- [Aim]: Starting at the first line of the data below, write out each line exactly until you reach the line containing "of baking paper.", and include that line too.

- [Provided data]:
** Begin **

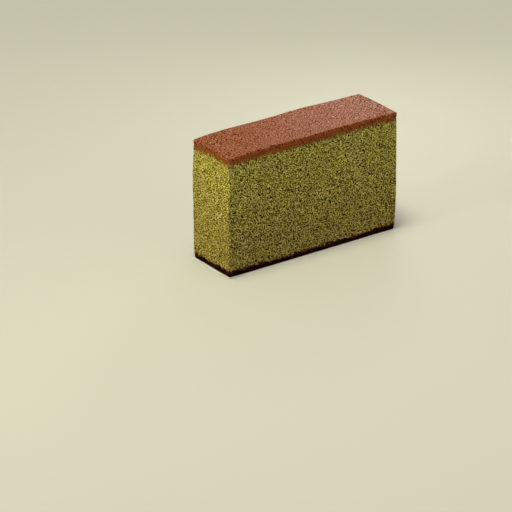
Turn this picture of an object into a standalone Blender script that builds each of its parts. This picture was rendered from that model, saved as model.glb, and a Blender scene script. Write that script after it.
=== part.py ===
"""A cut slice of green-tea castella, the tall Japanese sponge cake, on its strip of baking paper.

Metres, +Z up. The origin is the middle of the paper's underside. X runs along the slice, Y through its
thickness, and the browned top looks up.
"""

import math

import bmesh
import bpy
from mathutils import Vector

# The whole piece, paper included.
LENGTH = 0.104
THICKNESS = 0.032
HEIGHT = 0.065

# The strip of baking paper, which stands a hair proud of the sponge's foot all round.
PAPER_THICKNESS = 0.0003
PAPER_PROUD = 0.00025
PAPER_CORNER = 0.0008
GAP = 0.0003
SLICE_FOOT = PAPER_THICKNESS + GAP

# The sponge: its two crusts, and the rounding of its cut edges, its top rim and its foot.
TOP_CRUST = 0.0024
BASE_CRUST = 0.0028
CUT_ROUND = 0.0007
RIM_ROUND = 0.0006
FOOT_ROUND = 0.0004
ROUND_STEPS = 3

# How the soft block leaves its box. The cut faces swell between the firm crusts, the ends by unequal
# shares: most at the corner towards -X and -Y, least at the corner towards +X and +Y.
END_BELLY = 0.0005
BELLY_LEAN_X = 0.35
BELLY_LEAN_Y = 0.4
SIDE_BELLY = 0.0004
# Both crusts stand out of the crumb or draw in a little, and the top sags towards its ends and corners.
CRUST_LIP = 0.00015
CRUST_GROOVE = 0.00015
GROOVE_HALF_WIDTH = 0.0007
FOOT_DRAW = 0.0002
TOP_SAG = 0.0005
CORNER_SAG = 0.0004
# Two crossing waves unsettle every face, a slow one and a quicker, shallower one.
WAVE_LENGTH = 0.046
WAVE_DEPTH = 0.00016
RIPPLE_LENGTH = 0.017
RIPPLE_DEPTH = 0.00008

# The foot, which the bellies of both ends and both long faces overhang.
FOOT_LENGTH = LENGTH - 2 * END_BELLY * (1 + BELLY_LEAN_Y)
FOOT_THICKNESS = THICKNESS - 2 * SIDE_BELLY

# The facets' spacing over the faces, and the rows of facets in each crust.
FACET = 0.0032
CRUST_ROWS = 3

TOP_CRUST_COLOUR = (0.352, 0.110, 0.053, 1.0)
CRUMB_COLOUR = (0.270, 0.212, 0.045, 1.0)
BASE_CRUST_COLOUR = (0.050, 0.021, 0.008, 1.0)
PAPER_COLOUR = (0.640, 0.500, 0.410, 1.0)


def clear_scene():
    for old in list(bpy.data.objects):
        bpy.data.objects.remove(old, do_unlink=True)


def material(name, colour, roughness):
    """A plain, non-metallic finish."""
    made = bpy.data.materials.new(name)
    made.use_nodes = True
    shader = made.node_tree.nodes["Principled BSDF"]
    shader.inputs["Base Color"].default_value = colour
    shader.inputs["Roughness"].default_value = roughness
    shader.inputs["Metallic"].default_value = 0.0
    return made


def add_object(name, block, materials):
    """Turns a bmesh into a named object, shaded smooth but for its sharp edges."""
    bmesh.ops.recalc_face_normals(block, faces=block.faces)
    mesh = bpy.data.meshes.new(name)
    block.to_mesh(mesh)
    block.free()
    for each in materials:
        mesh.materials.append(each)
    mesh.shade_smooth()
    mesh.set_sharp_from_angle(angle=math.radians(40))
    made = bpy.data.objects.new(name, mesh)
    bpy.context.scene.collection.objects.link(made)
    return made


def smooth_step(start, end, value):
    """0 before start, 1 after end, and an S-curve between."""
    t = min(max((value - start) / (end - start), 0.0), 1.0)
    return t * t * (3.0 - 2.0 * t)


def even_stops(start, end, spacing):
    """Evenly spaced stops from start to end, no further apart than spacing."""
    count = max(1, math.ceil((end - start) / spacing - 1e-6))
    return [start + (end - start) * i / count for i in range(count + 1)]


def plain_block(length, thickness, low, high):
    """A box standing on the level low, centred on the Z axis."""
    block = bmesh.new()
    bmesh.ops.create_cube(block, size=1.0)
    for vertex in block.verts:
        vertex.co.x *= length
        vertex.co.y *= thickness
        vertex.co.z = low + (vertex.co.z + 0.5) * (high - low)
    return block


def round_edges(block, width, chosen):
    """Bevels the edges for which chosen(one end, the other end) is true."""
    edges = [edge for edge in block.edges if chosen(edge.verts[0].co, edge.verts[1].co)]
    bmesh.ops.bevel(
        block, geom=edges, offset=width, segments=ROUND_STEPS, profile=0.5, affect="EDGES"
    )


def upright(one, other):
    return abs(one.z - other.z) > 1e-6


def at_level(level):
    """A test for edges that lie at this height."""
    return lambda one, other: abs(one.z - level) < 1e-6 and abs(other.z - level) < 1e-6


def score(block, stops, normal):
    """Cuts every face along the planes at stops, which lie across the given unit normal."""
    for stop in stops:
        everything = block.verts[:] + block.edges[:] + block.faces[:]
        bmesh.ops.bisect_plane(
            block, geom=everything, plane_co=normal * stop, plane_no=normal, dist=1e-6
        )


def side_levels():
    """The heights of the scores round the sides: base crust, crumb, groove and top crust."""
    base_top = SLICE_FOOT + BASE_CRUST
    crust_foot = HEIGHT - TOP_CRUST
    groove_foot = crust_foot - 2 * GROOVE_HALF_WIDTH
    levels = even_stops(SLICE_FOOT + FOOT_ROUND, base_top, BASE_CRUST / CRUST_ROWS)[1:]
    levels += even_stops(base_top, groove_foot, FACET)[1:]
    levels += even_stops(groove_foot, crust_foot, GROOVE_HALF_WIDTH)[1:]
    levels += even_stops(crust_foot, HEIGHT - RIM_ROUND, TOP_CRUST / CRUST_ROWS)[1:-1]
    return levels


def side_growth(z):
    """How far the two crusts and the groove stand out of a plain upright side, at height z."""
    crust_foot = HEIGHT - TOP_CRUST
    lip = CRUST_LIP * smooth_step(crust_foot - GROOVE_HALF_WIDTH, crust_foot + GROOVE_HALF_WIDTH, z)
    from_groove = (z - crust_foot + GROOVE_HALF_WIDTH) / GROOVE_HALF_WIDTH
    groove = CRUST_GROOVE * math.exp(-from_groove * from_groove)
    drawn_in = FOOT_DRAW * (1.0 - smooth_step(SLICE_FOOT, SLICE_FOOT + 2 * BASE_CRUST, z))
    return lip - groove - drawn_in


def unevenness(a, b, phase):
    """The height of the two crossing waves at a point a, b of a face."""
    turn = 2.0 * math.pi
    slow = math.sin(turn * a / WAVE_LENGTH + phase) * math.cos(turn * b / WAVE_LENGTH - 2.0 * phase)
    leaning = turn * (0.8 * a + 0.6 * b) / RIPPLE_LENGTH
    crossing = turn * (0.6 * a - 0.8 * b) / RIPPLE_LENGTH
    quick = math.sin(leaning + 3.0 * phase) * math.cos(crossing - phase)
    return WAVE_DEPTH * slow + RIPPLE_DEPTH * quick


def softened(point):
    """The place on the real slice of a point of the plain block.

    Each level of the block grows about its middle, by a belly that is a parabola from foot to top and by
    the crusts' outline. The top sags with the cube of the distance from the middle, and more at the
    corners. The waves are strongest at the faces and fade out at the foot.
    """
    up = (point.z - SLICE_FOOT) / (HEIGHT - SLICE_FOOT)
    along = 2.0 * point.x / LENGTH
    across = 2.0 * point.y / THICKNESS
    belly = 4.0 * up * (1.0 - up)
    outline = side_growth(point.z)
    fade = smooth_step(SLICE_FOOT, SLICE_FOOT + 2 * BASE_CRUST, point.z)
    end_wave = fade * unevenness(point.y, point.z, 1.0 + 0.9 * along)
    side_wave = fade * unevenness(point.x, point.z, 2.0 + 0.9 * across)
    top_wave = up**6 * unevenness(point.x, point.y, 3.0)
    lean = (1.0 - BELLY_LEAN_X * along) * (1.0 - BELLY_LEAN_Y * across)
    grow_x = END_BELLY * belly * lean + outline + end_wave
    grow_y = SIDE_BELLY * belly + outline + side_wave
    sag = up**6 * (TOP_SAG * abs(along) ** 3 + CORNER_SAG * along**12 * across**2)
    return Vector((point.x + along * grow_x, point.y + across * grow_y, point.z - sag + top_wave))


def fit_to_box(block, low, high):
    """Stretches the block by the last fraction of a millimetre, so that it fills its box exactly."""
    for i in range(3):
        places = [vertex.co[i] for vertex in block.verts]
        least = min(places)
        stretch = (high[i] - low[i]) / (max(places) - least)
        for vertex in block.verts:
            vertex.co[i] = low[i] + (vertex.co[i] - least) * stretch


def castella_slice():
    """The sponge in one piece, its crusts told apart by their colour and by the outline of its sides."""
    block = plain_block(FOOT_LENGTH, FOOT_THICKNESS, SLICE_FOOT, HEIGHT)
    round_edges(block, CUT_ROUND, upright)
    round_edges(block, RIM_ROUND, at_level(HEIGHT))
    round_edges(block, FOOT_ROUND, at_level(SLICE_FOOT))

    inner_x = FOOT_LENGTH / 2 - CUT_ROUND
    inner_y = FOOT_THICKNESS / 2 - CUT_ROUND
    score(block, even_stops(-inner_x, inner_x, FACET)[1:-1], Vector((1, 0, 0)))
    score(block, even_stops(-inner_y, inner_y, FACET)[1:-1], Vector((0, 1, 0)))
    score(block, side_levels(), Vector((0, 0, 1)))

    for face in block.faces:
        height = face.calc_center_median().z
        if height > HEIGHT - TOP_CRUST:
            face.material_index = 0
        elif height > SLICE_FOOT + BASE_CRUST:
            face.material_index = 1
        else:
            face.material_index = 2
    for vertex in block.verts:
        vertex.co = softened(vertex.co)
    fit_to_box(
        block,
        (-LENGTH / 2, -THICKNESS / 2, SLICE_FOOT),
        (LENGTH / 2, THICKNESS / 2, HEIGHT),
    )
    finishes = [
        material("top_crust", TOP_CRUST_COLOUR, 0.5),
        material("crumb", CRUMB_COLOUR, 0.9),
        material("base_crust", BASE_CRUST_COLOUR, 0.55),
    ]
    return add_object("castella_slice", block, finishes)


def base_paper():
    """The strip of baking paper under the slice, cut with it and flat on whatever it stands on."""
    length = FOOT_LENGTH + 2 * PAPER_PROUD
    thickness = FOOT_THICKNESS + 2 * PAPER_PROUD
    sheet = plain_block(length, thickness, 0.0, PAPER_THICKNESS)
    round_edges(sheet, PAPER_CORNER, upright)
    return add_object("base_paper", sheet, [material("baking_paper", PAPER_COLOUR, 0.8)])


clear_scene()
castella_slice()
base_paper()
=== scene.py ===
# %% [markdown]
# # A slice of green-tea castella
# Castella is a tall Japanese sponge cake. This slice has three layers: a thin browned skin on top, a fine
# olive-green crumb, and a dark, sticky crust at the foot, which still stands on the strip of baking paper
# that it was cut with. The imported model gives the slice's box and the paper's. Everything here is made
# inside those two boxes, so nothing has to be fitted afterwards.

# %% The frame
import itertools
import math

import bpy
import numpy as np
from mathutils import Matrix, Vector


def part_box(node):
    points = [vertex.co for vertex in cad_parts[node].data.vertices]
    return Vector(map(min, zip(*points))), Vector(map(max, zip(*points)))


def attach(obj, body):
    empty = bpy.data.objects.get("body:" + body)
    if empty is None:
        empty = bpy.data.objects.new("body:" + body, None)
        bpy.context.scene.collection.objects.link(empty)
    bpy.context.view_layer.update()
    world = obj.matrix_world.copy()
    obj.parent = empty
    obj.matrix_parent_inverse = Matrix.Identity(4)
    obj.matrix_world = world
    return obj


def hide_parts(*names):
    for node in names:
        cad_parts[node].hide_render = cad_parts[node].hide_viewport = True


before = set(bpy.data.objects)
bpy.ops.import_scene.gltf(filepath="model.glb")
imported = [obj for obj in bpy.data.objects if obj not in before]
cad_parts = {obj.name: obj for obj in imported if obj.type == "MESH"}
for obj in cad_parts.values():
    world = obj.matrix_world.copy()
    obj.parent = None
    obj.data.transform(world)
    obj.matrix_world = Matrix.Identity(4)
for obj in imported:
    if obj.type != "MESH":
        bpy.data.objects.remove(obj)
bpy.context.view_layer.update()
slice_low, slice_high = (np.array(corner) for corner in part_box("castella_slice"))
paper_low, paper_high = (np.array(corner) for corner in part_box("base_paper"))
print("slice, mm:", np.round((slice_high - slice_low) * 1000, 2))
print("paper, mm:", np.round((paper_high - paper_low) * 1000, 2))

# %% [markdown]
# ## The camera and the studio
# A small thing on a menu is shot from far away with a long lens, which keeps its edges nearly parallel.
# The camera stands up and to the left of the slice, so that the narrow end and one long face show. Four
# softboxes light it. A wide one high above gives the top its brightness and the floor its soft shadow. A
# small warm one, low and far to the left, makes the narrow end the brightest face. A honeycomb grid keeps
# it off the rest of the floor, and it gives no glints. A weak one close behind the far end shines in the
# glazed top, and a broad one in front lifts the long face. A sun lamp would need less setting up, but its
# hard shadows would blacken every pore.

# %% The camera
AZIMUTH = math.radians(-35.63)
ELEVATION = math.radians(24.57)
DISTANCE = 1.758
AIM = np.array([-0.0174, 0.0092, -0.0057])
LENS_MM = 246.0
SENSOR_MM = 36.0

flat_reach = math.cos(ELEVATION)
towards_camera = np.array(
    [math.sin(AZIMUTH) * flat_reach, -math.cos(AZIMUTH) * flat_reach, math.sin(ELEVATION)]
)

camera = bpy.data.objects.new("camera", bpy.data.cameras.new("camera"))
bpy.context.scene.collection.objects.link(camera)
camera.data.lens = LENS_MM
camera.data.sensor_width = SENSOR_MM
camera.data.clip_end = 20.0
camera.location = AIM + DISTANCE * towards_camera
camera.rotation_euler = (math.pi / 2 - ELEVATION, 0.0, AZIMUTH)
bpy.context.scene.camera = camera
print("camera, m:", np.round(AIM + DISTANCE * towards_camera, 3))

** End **

- [Answer for this exercise]:
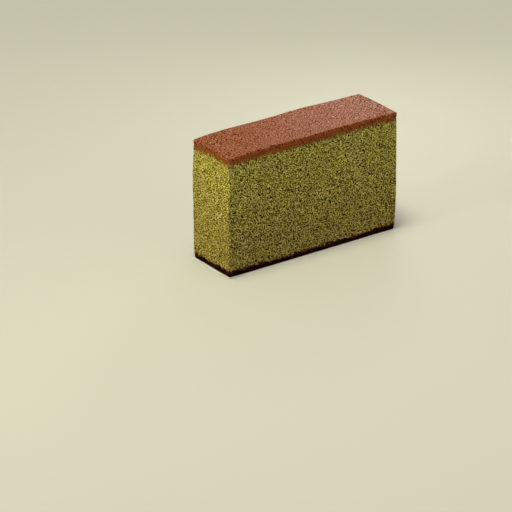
Turn this picture of an object into a standalone Blender script that builds each of its parts. This picture was rendered from that model, saved as model.glb, and a Blender scene script. Write that script after it.
=== part.py ===
"""A cut slice of green-tea castella, the tall Japanese sponge cake, on its strip of baking paper.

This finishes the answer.